Este curso indagará las nociones normativas que tenía la sociedad española decimonónica acerca de los papeles y la identidad de género y de la sexualidad de los hombres y mujeres en la novela realista y naturalista.  Investiga las representaciones literarias de las mujeres y de los hombres que en algún modo no se conformaban a las concepciones tradicionales del género y de las normas sexuales, ya fueran el aspecto, el comportamiento público o privado, el habla o los roles masculinos y femeninos. Se estudia la rebeldía femenina contra un orden patriarcal obligando la subyugación y la obediencia de las mujeres a los hombres. También se estudia los hombres que actuaban fuera de un sistema heteronormativo que valoraba la privacidad doméstica como el centro del honor y la masculinidad virtuosa. Se coloca la literatura analizada dentro de un contexto socio-histórico y crítico para mejor comprenderla.


Latin American Popular Culture: Telenovelas and the Global Market – Prof. Eyda Merediz

This interdisciplinary course focuses mainly on the Telenovelas as they constitute an intersection between literature and visual culture.  We will explore in depth the following concepts: Art, Literature, Genre, Intertextuality, Popular Culture, Media and Visual Productions, and the Global Market. We will also pay attention to historical processes and ideological choices that are reflected in the creation of a Latin American product that crossed over and beyond contributing to a borderless world. By taking as an example a Telenovela produced locally in Colombia, Café con aroma de mujer (2004), and a sample of national literature from the same country, we will explore both its regional and global appeal in theoretical and concrete ways.
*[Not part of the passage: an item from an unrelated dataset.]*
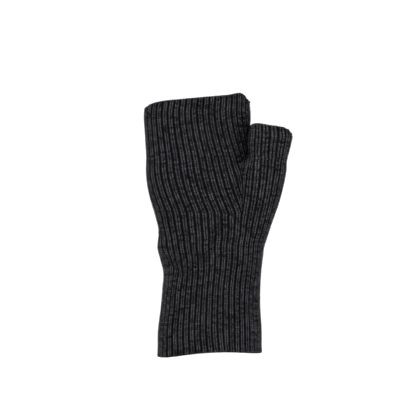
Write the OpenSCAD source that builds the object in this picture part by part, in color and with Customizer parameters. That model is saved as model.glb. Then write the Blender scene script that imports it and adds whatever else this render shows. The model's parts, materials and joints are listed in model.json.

Inventing the Natural – Prof. Mehl Penrose

Este curso indagará las siguientes preguntas: ¿Qué es un cuento? ¿Qué factores lo distingue de otras formas narrativas? ¿Por qué y cómo surgió como texto creativo en la España decimonónica? ¿En qué manera nos ayuda la teoría del cuento a entenderlo?

También el curso explorará lo que significa “lo natural” en la sociedad española decimonónica. ¿Cómo cambian las connotaciones de la noción de lo natural respecto a las distintas etapas de la centuria: la pre-invasión e invasión napoleónica, el reino de Fernando VII, la monarquía constitucional, la Revolución Gloriosa, la Primera República o la Restauración?

Finalmente analizará el contexto socio-histórico de España en el siglo XIX. Se enfocará en los siguientes movimientos artísticos y literarios: La Ilustración tardía, el Romanticismo, el Realismo y el Naturalismo.


Transatlantic Studies: Cuba and Spain – Prof. Eyda Merediz

Taking as point of departure the postulates of the New Atlantic History and transatlantic studies, our course will concentrate on the history and cultural manifestations resulting from the exchange between two focal points of the Hispanic Atlantic: Cuba and Spain. With a crosscultural, transnational and multiethnic lens, we will read canonical as well as less known texts of historical and literary interest from the seventeenth century to the present to unveil colonial, postcolonial, and neocolonial ties that forever hunt the island and its former metropolis.